==== DATA ROWS ====
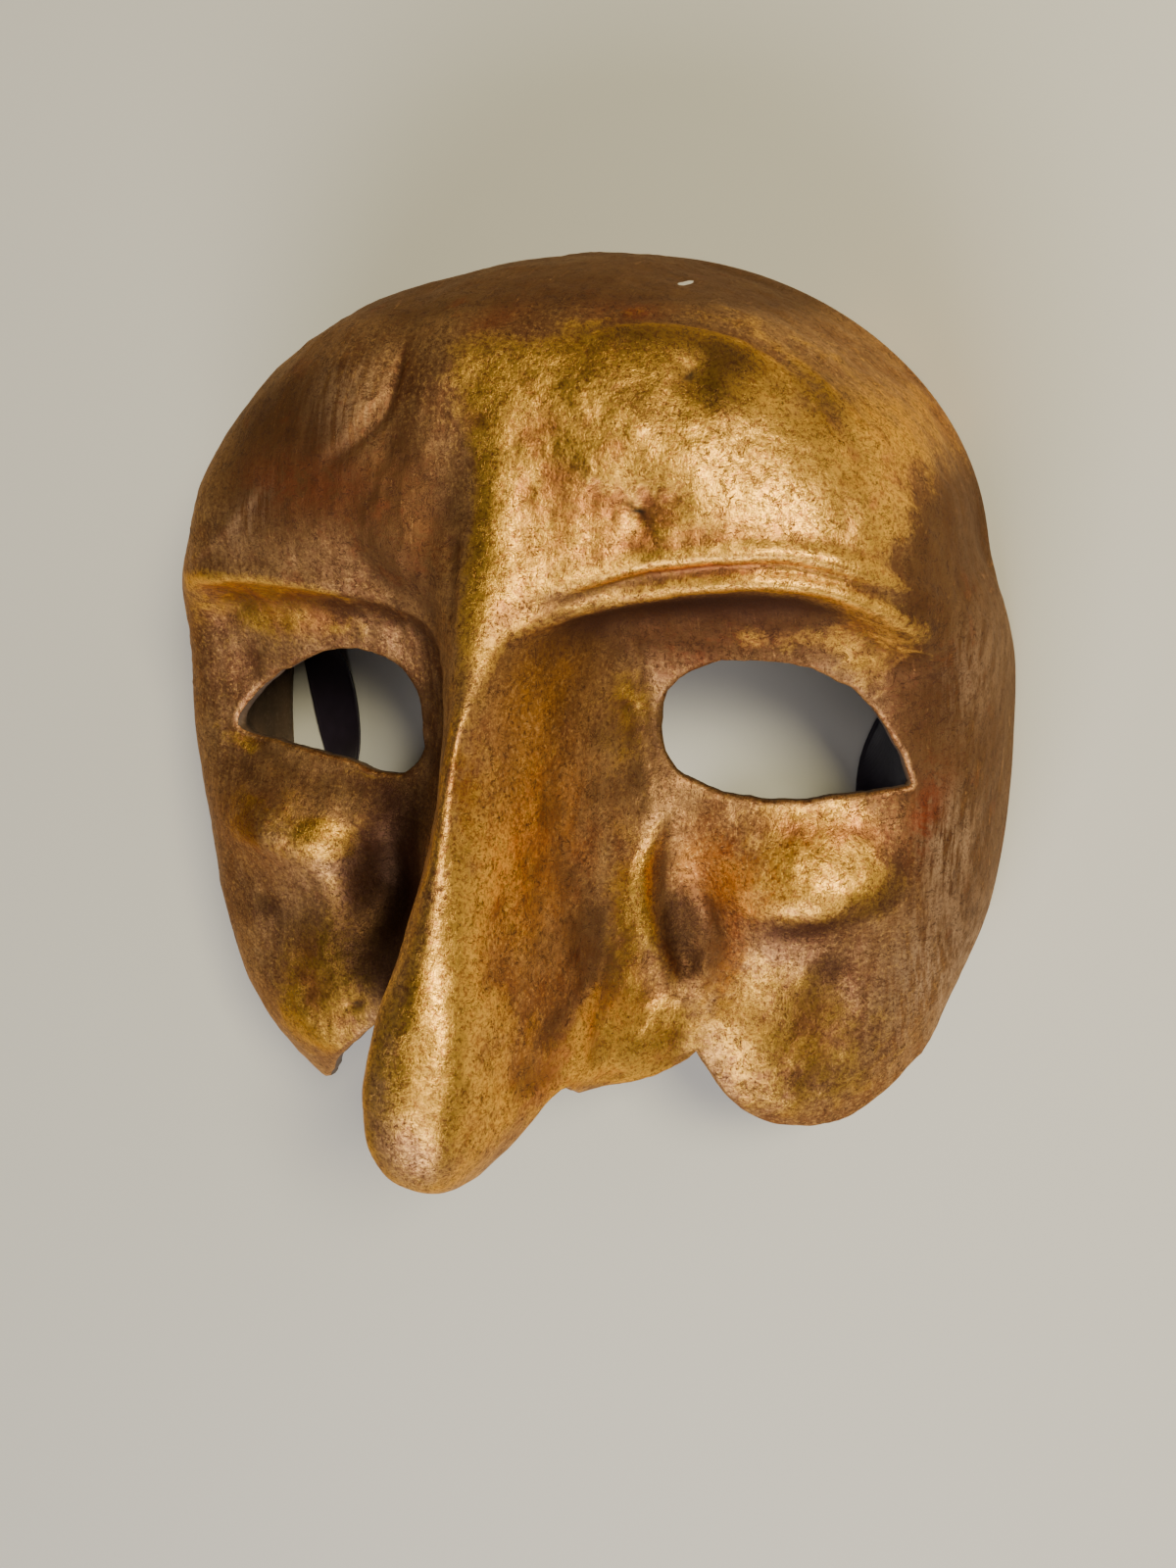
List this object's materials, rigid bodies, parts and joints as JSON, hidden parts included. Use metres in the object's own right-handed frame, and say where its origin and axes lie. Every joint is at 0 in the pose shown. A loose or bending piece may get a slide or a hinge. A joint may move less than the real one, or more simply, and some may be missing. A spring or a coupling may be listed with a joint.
{
  "type": "pantalone mask",
  "caption": "Hollow gilded papier-mache half mask with a hooked nose, open eye holes and satin ribbon ties, lying on its rim.",
  "frame": {"origin": "middle of the mask's outline, on the plane of its cut rim", "axes": "+X to the viewer's right, +Y from the nose tip up to the forehead, +Z out of the face; the mask lies on its rim"},
  "size_m": [0.1516, 0.1576, 0.1091],
  "materials": {
    "gilding": "satin gold and bronze paint rubbed over papier-mache, with red-brown patches and dark patina",
    "satin": "black-violet satin ribbon"
  },
  "bodies": {
    "root": {"mask_shell": "gilding", "left_ribbon": "satin", "left_ribbon_coil": "satin", "right_ribbon": "satin", "right_ribbon_coil": "satin"}
  },
  "joints": []
}
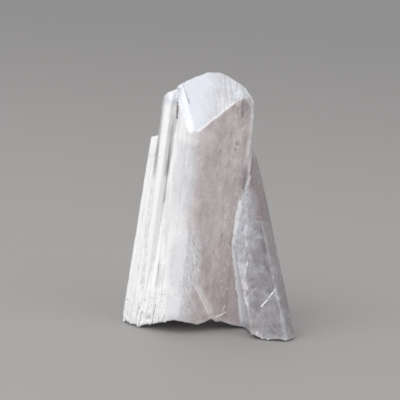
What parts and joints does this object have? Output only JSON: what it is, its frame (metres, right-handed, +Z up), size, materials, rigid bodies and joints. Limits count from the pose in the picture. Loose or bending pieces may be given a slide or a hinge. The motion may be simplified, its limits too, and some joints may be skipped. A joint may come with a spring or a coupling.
{
  "type": "danburite crystal",
  "caption": "Clear to milky danburite crystal group: a stout chisel-topped prism with ribbed side columns and a leaning smaller crystal, standing on its broken base.",
  "frame": {"origin": "middle of the bounding box in plan, on the plane that the broken base stands on", "axes": "+Z up, nearly along the main crystal; -Y towards the front, where the main crystal's front edge is; +X towards the leaning crystal"},
  "size_m": [0.0416, 0.0198, 0.0612],
  "materials": {
    "danburite": "natural crystal, pinkish clear in the middle and frosted white on the ribbed side, the top face and the break"
  },
  "bodies": {
    "root": {"danburite_crystal": "danburite"}
  },
  "joints": []
}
====
* TASK TO CARRY OUT
Nothing in the data may differ; print all of it exactly as written.

* RESULT OF THIS TASK
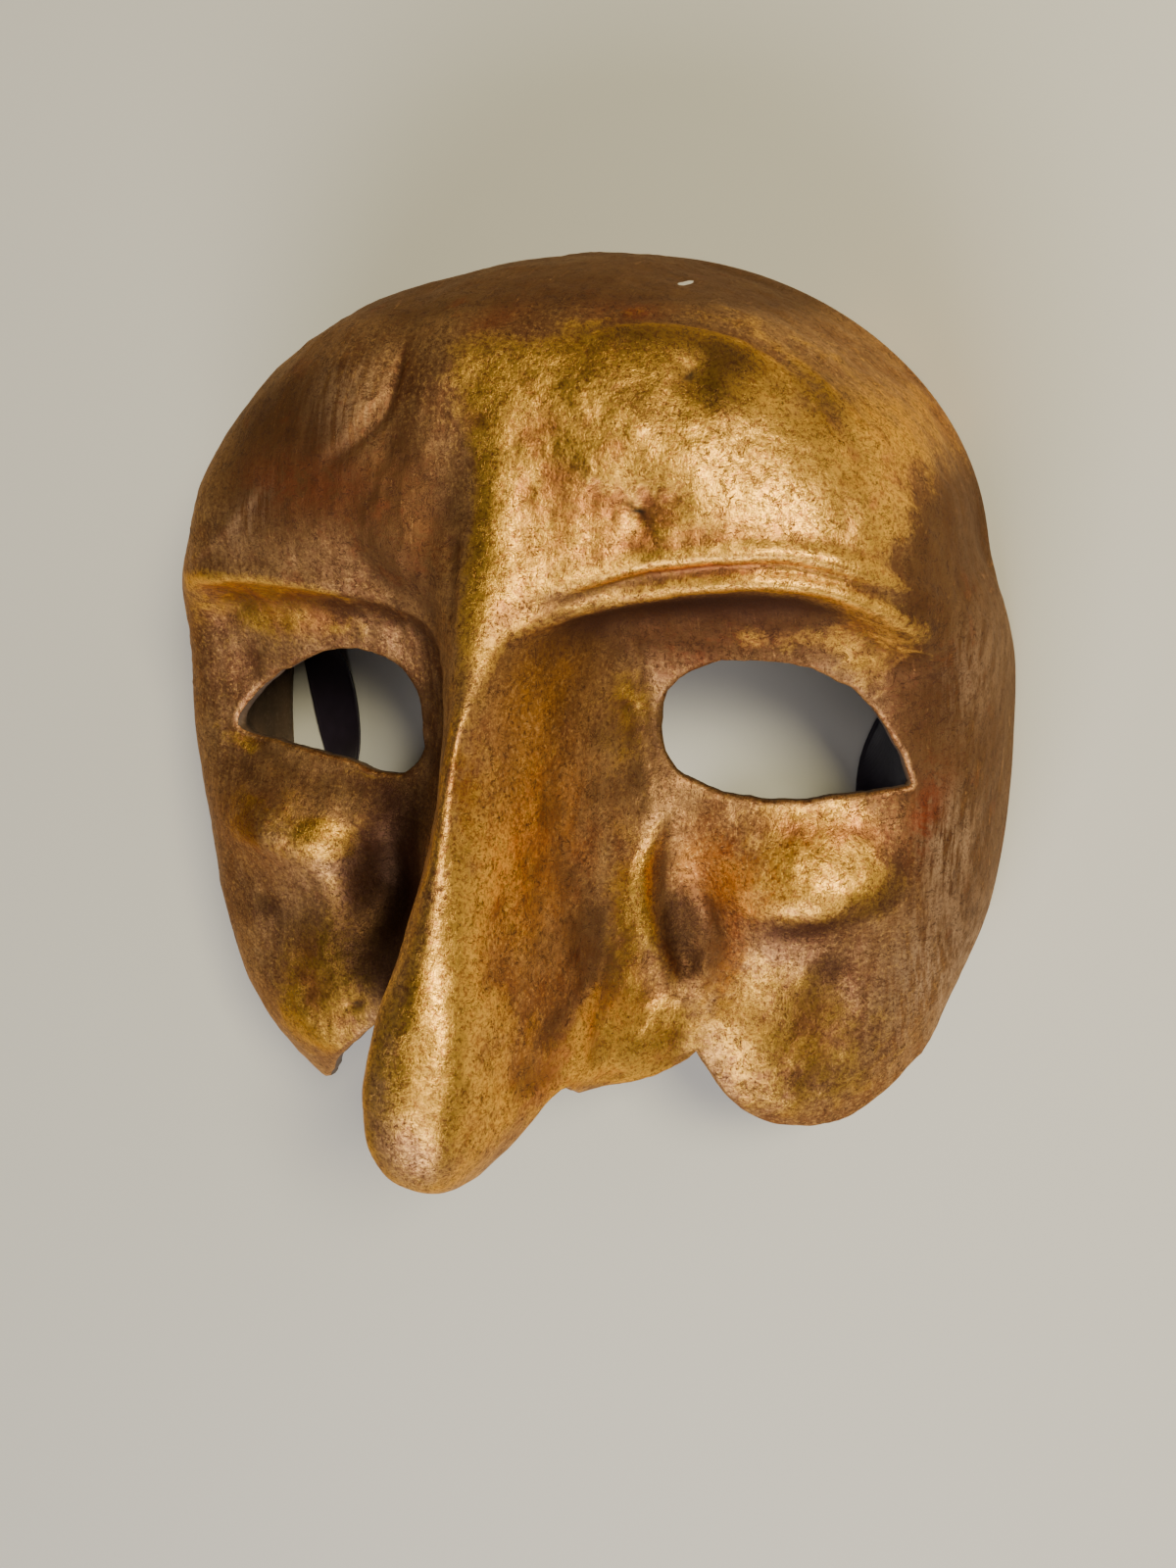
List this object's materials, rigid bodies, parts and joints as JSON, hidden parts included. Use metres in the object's own right-handed frame, and say where its origin and axes lie. Every joint is at 0 in the pose shown. A loose or bending piece may get a slide or a hinge. A joint may move less than the real one, or more simply, and some may be missing. A spring or a coupling may be listed with a joint.
{
  "type": "pantalone mask",
  "caption": "Hollow gilded papier-mache half mask with a hooked nose, open eye holes and satin ribbon ties, lying on its rim.",
  "frame": {"origin": "middle of the mask's outline, on the plane of its cut rim", "axes": "+X to the viewer's right, +Y from the nose tip up to the forehead, +Z out of the face; the mask lies on its rim"},
  "size_m": [0.1516, 0.1576, 0.1091],
  "materials": {
    "gilding": "satin gold and bronze paint rubbed over papier-mache, with red-brown patches and dark patina",
    "satin": "black-violet satin ribbon"
  },
  "bodies": {
    "root": {"mask_shell": "gilding", "left_ribbon": "satin", "left_ribbon_coil": "satin", "right_ribbon": "satin", "right_ribbon_coil": "satin"}
  },
  "joints": []
}
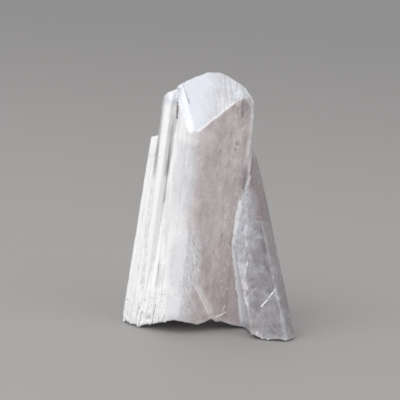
What parts and joints does this object have? Output only JSON: what it is, its frame (metres, right-handed, +Z up), size, materials, rigid bodies and joints. Limits count from the pose in the picture. Loose or bending pieces may be given a slide or a hinge. The motion may be simplified, its limits too, and some joints may be skipped. A joint may come with a spring or a coupling.
{
  "type": "danburite crystal",
  "caption": "Clear to milky danburite crystal group: a stout chisel-topped prism with ribbed side columns and a leaning smaller crystal, standing on its broken base.",
  "frame": {"origin": "middle of the bounding box in plan, on the plane that the broken base stands on", "axes": "+Z up, nearly along the main crystal; -Y towards the front, where the main crystal's front edge is; +X towards the leaning crystal"},
  "size_m": [0.0416, 0.0198, 0.0612],
  "materials": {
    "danburite": "natural crystal, pinkish clear in the middle and frosted white on the ribbed side, the top face and the break"
  },
  "bodies": {
    "root": {"danburite_crystal": "danburite"}
  },
  "joints": []
}